Exhibited across the hall, the prints from “LAX Noise Abatement Zone” (1975) are also square format, vintage gelatin silver prints, but with a story attached. In a mid-1970s effort to reduce the impact of aircraft noise near LAX, the Los Angeles Department of Airports acquired nearly three thousand houses. The occupants were relocated, their homes boarded up. Most of the exhibition’s pictures from this derelict tract of suburbs revolve around punctured doors and windows. A solitary brick, hand tool, or wooden post with the suspicious heft of a club rests as if discarded at a threshold. We’re never told who made the forced entries—some or all may be the photographer’s handiwork. In contrast to the playfulness of “Vandalism,” “LAX” is a forensic study of aggressive acts. The prints are arranged in sequences, with the viewer invited to compare both exterior and interior views of the same scene. Flipping between living rooms and ruined front yards, charcoal and sun-drenched white, the pictures are almost negatives of each other.
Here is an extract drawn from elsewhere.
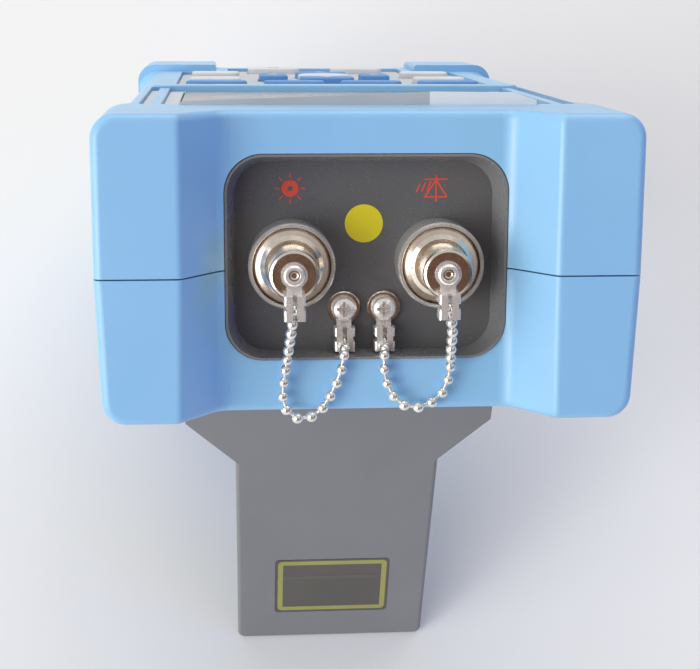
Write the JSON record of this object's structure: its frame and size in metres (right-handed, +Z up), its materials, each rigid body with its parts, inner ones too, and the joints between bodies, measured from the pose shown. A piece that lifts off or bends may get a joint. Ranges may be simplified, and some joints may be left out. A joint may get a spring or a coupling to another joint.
{
  "type": "optical time domain reflectometer",
  "caption": "Hand-held fibre tester leaning on its open stand: blue moulded case, display and keypad in front, capped fibre ports on chains at the connector end.",
  "frame": {"origin": "centre of the leaning instrument's bounding box, on the surface it stands on", "axes": "+X to the right as the user reads the screen, the shortest extent; +Y away from the user, the way the connector end leans; +Z up"},
  "size_m": [0.11, 0.1992, 0.1975],
  "materials": {
    "blue_shell": "fine satin moulding",
    "grey_stand": "fine texture",
    "dark_label": "printed film",
    "dark_panel": "matt",
    "pale_grey_trim": "satin",
    "display_glass": "clear, dark behind",
    "clear_film": "clear plastic film",
    "keypad_grey": "satin",
    "grey_rubber": "matt",
    "blue_key": "matt",
    "pale_key": "matt",
    "green_board": "solder mask",
    "sheet_metal": "plain",
    "battery_wrap": "shrink wrap",
    "steel": "plated",
    "black_plastic": "matt",
    "blue_rubber": "matt",
    "chrome": "polished plating",
    "white_ceramic": "ceramic",
    "black_rubber": "matt",
    "nickel": "plated",
    "brass": "turned"
  },
  "bodies": {
    "case": {"anchor_screws": "steel", "back_shell": "blue_shell", "battery_door": "blue_shell", "battery_pack": "battery_wrap", "case_screws": "steel", "connector_panel": "dark_panel", "data_socket": "steel", "display_bezel": "pale_grey_trim", "display_window": "display_glass", "door_screws": "steel", "front_shell": "blue_shell", "hinge_pins": "steel", "keypad_mat": "grey_rubber", "keypad_plate": "keypad_grey", "laser_adapter": "chrome", "laser_anchor_clasp": "nickel", "laser_anchor_post": "brass", "laser_chain": "nickel", "laser_collar": "chrome", "laser_sleeve": "white_ceramic", "lcd_module": "sheet_metal", "main_board": "green_board", "optical_module": "sheet_metal", "port_board": "green_board", "port_frame": "dark_panel", "power_jack": "black_plastic", "screen_film": "clear_film", "test_adapter": "chrome", "test_anchor_clasp": "nickel", "test_anchor_post": "brass", "test_chain": "nickel", "test_collar": "chrome", "test_sleeve": "white_ceramic", "trim_strips": "pale_grey_trim"},
    "stand": {"stand": "grey_stand", "stand_label": "dark_label"},
    "side_cover": {"side_cover": "blue_rubber"},
    "back_key": {"back_key": "pale_key"},
    "down_key": {"down_key": "blue_key"},
    "enter_key": {"enter_key": "pale_key"},
    "file_key": {"file_key": "pale_key"},
    "function_key_1": {"function_key_1": "blue_key"},
    "function_key_2": {"function_key_2": "blue_key"},
    "function_key_3": {"function_key_3": "blue_key"},
    "function_key_4": {"function_key_4": "blue_key"},
    "laser_key": {"laser_key": "pale_key"},
    "left_key": {"left_key": "blue_key"},
    "menu_key": {"menu_key": "pale_key"},
    "power_key": {"power_key": "pale_key"},
    "right_key": {"right_key": "blue_key"},
    "test_key": {"test_key": "pale_key"},
    "up_key": {"up_key": "blue_key"},
    "test_clasp": {"test_cap_clasp": "nickel"},
    "test_cap": {"test_cap": "chrome", "test_gasket": "black_rubber", "test_rivet": "nickel"},
    "laser_clasp": {"laser_cap_clasp": "nickel"},
    "laser_cap": {"laser_cap": "chrome", "laser_gasket": "black_rubber", "laser_rivet": "nickel"}
  },
  "joints": [
    {"name": "stand_hinge", "type": "hinge", "parent": "case", "child": "stand", "pos_m": [0, 0.04531, 0.10215], "axis": [1, 0, 0], "range_deg": [-64.3, 0]},
    {"name": "side_cover_hinge", "type": "hinge", "parent": "case", "child": "side_cover", "pos_m": [0.0504, -0.00021, 0.07416], "axis": [0, 0.7084, 0.7058], "range_deg": [0, 100]},
    {"name": "back_key_press", "type": "slide", "parent": "case", "child": "back_key", "axis": [0, 0.7058, -0.7084], "range_m": [0, 0.001], "stiffness_N_per_m": 800},
    {"name": "down_key_press", "type": "slide", "parent": "case", "child": "down_key", "axis": [0, 0.7058, -0.7084], "range_m": [0, 0.001], "stiffness_N_per_m": 800},
    {"name": "enter_key_press", "type": "slide", "parent": "case", "child": "enter_key", "axis": [0, 0.7058, -0.7084], "range_m": [0, 0.001], "stiffness_N_per_m": 800},
    {"name": "file_key_press", "type": "slide", "parent": "case", "child": "file_key", "axis": [0, 0.7058, -0.7084], "range_m": [0, 0.001], "stiffness_N_per_m": 800},
    {"name": "function_key_1_press", "type": "slide", "parent": "case", "child": "function_key_1", "axis": [0, 0.7058, -0.7084], "range_m": [0, 0.001], "stiffness_N_per_m": 800},
    {"name": "function_key_2_press", "type": "slide", "parent": "case", "child": "function_key_2", "axis": [0, 0.7058, -0.7084], "range_m": [0, 0.001], "stiffness_N_per_m": 800},
    {"name": "function_key_3_press", "type": "slide", "parent": "case", "child": "function_key_3", "axis": [0, 0.7058, -0.7084], "range_m": [0, 0.001], "stiffness_N_per_m": 800},
    {"name": "function_key_4_press", "type": "slide", "parent": "case", "child": "function_key_4", "axis": [0, 0.7058, -0.7084], "range_m": [0, 0.001], "stiffness_N_per_m": 800},
    {"name": "laser_key_press", "type": "slide", "parent": "case", "child": "laser_key", "axis": [0, 0.7058, -0.7084], "range_m": [0, 0.001], "stiffness_N_per_m": 800},
    {"name": "left_key_press", "type": "slide", "parent": "case", "child": "left_key", "axis": [0, 0.7058, -0.7084], "range_m": [0, 0.001], "stiffness_N_per_m": 800},
    {"name": "menu_key_press", "type": "slide", "parent": "case", "child": "menu_key", "axis": [0, 0.7058, -0.7084], "range_m": [0, 0.001], "stiffness_N_per_m": 800},
    {"name": "power_key_press", "type": "slide", "parent": "case", "child": "power_key", "axis": [0, 0.7058, -0.7084], "range_m": [0, 0.001], "stiffness_N_per_m": 800},
    {"name": "right_key_press", "type": "slide", "parent": "case", "child": "right_key", "axis": [0, 0.7058, -0.7084], "range_m": [0, 0.001], "stiffness_N_per_m": 800},
    {"name": "test_key_press", "type": "slide", "parent": "case", "child": "test_key", "axis": [0, 0.7058, -0.7084], "range_m": [0, 0.001], "stiffness_N_per_m": 800},
    {"name": "up_key_press", "type": "slide", "parent": "case", "child": "up_key", "axis": [0, 0.7058, -0.7084], "range_m": [0, 0.001], "stiffness_N_per_m": 800},
    {"name": "test_cap_travel", "type": "slide", "parent": "case", "child": "test_clasp", "axis": [0, 0.7084, 0.7058], "range_m": [0, 0.0075], "deforming": ["test_chain"]},
    {"name": "test_cap_turn", "type": "hinge", "parent": "test_clasp", "child": "test_cap", "pos_m": [-0.0154, 0.07945, 0.17584], "axis": [0, 0.7084, 0.7058], "range_deg": [0, 3600]},
    {"name": "laser_cap_travel", "type": "slide", "parent": "case", "child": "laser_clasp", "axis": [0, 0.7084, 0.7058], "range_m": [0, 0.0075], "deforming": ["laser_chain"]},
    {"name": "laser_cap_turn", "type": "hinge", "parent": "laser_clasp", "child": "laser_cap", "pos_m": [0.0154, 0.07945, 0.17584], "axis": [0, 0.7084, 0.7058], "range_deg": [0, 3600]}
  ],
  "couplings": [
    {"joint": "test_cap_travel", "follows": "test_cap_turn", "m_per_rad": 0.00011937},
    {"joint": "laser_cap_travel", "follows": "laser_cap_turn", "m_per_rad": 0.00011937}
  ]
}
The SBMA devotes a separate wing to work from the 1990s to the present. The best of the black and white images of “Dogs Chasing My Car in the Desert” (1996-98) feature a single dog, roughly parallel to the speeding car, photographed at a dead gallop. Whether resigned, frenzied or malicious, the dog’s eyes seem to bore out of the picture. In the large-scale gelatin silver prints from “Untitled” (1990), a pale haze floats in front of a dark, painted backdrop, as if the subject had just been evacuated in a magician’s puff of smoke.

Two recent series return to abandoned houses with new techniques. For each panoramic print from the “Theodore Street Project” (2013), hundreds of digital pictures have been stitched together to form a single, ultra high-resolution image. In a few cases, Divola cajoles eerie moments of color from his digital camera sensor—graffitied walls cast in dusty, aquatinted light, or a stone fireplace in ashen peach. Overall, the wide-angle and relentless detail of the panoramic format is at odds with the elegant discretion and narrowed focus of his best work. In each “Dark Star” (2008-13), a voluminous black circle occupies the center of the four-foot by five-foot color print. These are beautiful, brooding black eggs. Or voids. At times the black spray paint is so fresh it glints white—an effect of reflected light and the photographic process.
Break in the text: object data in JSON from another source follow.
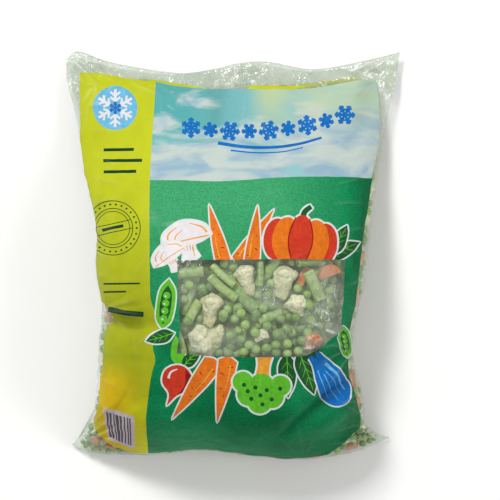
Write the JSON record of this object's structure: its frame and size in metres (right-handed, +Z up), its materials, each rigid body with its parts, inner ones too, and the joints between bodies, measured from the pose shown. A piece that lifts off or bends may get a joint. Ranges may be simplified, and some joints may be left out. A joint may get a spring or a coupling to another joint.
{
  "type": "frozen vegetable bag",
  "caption": "Printed clear-film pillow bag of loose frozen mixed vegetables with a see-through window, welded shut and lying on its back.",
  "frame": {"origin": "middle of the bag's footprint, on the surface it lies on", "axes": "+X to the right of the print, +Y towards the top weld, +Z up out of the printed front"},
  "size_m": [0.2884, 0.3538, 0.1134],
  "materials": {
    "clear_film": "clear thin poly film, glossy, slightly milky and crinkled",
    "printed_film": "printed thin poly film, satin gloss, green with a yellow side band and a pale blue sky band",
    "peas": "frozen green peas, dull with a light frost",
    "green_beans": "frozen cut green beans, dull with a light frost",
    "cauliflower": "frozen cauliflower florets, matt cream",
    "carrots": "frozen carrot pieces, matt orange with a light frost",
    "packed_core": "shaded inner heap of frozen vegetables"
  },
  "bodies": {
    "root": {"bag": "clear_film"}
  },
  "joints": []
}
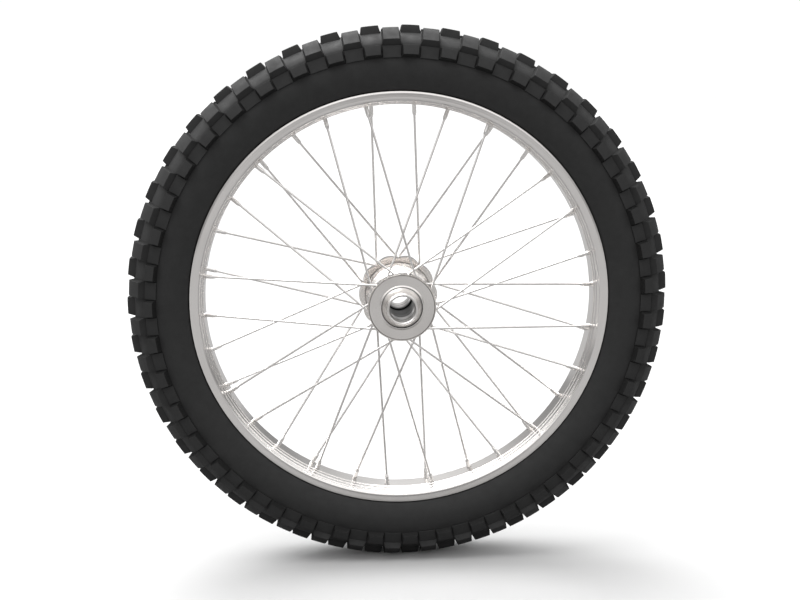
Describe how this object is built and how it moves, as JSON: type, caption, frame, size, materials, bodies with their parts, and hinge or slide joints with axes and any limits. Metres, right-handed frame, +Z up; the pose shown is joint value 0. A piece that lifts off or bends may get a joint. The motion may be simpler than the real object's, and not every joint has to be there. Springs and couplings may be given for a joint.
{
  "type": "spoked motorcycle wheel",
  "caption": "Spoked off-road motorcycle front wheel: knobbly tyre on an aluminium rim, straight-pull wire spokes and a turned hub that spins on sealed ball bearings round a hollow sleeve.",
  "frame": {"origin": "centre of the wheel, on the spin axis, midway between the rim flanges", "axes": "+Y along the axle towards the brake-disc side; -Y towards the narrow disc flange; +Z up; +X to the right seen from -Y"},
  "size_m": [0.7283, 0.1275, 0.7286],
  "materials": {
    "tyre": "matt moulded rubber",
    "foam": "closed-cell foam",
    "strip": "matt",
    "rim_alloy": "satin, drawn round the rim",
    "spoke_steel": "drawn and plated",
    "nipple_steel": "plated",
    "hub_alloy": "fine turned",
    "bearing_steel": "ground",
    "cage_brass": "pressed",
    "seal_rubber": "smooth",
    "collar_alloy": "turned"
  },
  "bodies": {
    "axle_sleeve": {"distance_tube": "collar_alloy", "near_bearing_inner_race": "bearing_steel", "far_bearing_inner_race": "bearing_steel", "near_axle_collar": "collar_alloy", "far_axle_collar": "collar_alloy", "near_collar_o_ring": "seal_rubber", "far_collar_o_ring": "seal_rubber"},
    "wheel": {"tyre": "tyre", "foam_insert": "foam", "rim_strip": "strip", "rim": "rim_alloy", "near_leading_spokes": "spoke_steel", "near_trailing_spokes": "spoke_steel", "far_leading_spokes": "spoke_steel", "far_trailing_spokes": "spoke_steel", "near_leading_nipples": "nipple_steel", "near_trailing_nipples": "nipple_steel", "far_leading_nipples": "nipple_steel", "far_trailing_nipples": "nipple_steel", "hub_shell": "hub_alloy", "near_bearing_outer_race": "bearing_steel", "far_bearing_outer_race": "bearing_steel", "near_bearing_shields": "seal_rubber", "far_bearing_shields": "seal_rubber", "near_oil_seal": "seal_rubber", "far_oil_seal": "seal_rubber", "bearing_circlip": "bearing_steel"},
    "near_ball_set": {"near_bearing_balls": "bearing_steel", "near_bearing_cage": "cage_brass"},
    "far_ball_set": {"far_bearing_balls": "bearing_steel", "far_bearing_cage": "cage_brass"}
  },
  "joints": [
    {"name": "wheel_spin", "type": "hinge", "parent": "axle_sleeve", "child": "wheel", "pos_m": [0, 0, 0], "axis": [0, 1, 0], "continuous": true},
    {"name": "near_balls_roll", "type": "hinge", "parent": "axle_sleeve", "child": "near_ball_set", "pos_m": [0, -0.033, 0], "axis": [0, 1, 0], "continuous": true},
    {"name": "far_balls_roll", "type": "hinge", "parent": "axle_sleeve", "child": "far_ball_set", "pos_m": [0, 0.037, 0], "axis": [0, 1, 0], "continuous": true}
  ],
  "couplings": [
    {"joint": "near_balls_roll", "follows": "wheel_spin", "ratio": 0.5644},
    {"joint": "far_balls_roll", "follows": "wheel_spin", "ratio": 0.5644}
  ]
}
The exhibition at LACMA pulls together the least satisfying selection, and in the smallest space, with nearly fifty prints confined to one room. Both the press release and curatorial choices apply a dull line of rhetoric about “engagement with the natural environment”, obscuring Divola’s deeper currents. This is the show people are most likely to see, and it’s a crying shame that no architectural hauntings have been included. “Artificial Nature” (2002) stands out, and as with many of Divola’s series, the bluntness of the title belies the delicacy and actual locus of interest. Composed of thirty-six “continuity stills”, these black and white prints have been repurposed from movie studio archives, framed and hung in a tight grid. Ranging in provenance from the 1930s to the 1960s, each picture documents a movie set dressed as a lush, natural landscape. A clapperboard sign planted in the foreground might identify the scene as “wooded hillside” or “the beach.” At once romantic and businesslike, the series opens a delicious gap between intention and effect. To view these pictures only through the lens of nature vs. artifice would be reductive and superficial at best. Treat them instead as a peek into the cabinetry of early pop mechanics, or evidence of a peculiar temporality where worlds should be fixed with a sign because they so routinely congeal and vanish. The grainy, black and white self-portraits of As Far As I Could Get (1996-2010) also shine. In these tall, portrait-format prints, a blobb-ish figure advances toward the horizon of a nondescript, interstitial zone. Divola set the camera timer for ten seconds and ran.

John Divola. Zuma #25, 1978.

Go to Pomona College and stand in the Zuma room. Fifteen spectacular pigment prints on rag are on display in the main gallery. For “Zuma” (1977-78), Divola returned again and again to photograph inside one ill-fated house on Zuma Beach. The series begins—almost pleasantly, by Divola’s standards— in a recently sacked, off-white room with a view. To balance interior and exterior light, Divola photographed only at sunset or sunrise. The swathe of ocean framed by the windows, blurred because depth of field is so low, seems to float on the walls like a phantasmagoric poster. Over time, unseen participants pick the bones of the house clean. Spray-painted markings appear: bright red on jagged glass, a field of silvery hooks on a wall. The color is sensational. At some point, we’re told, the local fire department swings by for practice sessions. Burnt ruffles of ash creep up the doors, the ceiling darkens. It’s as if the house were the subject of repeated, botched cremations, and the crispier it gets in there, the more rich and florid the textures, the greater Divola’s license. The camera pulls back. Dots of blue and red draw our eye to the ceiling; lashings of silver counterpoint the sea. Here the act of painting is a form of attention, a weird, indefinable communication between the view and the room. From 1974’s “Vandalism” to today’s “Dark Star,” Divola has absorbed facets of any medium his magpie curiosity desires. Painting, drawing, sculpture, conceptual art, performance, and installation—it’s all fair game for his photographic practice. More than anything, he brings to this mash-up a unique and probing awareness of his chosen medium. As art historian David Campany has written of his work, and it bears repeating: “There is nothing quite like this in the history of photography.”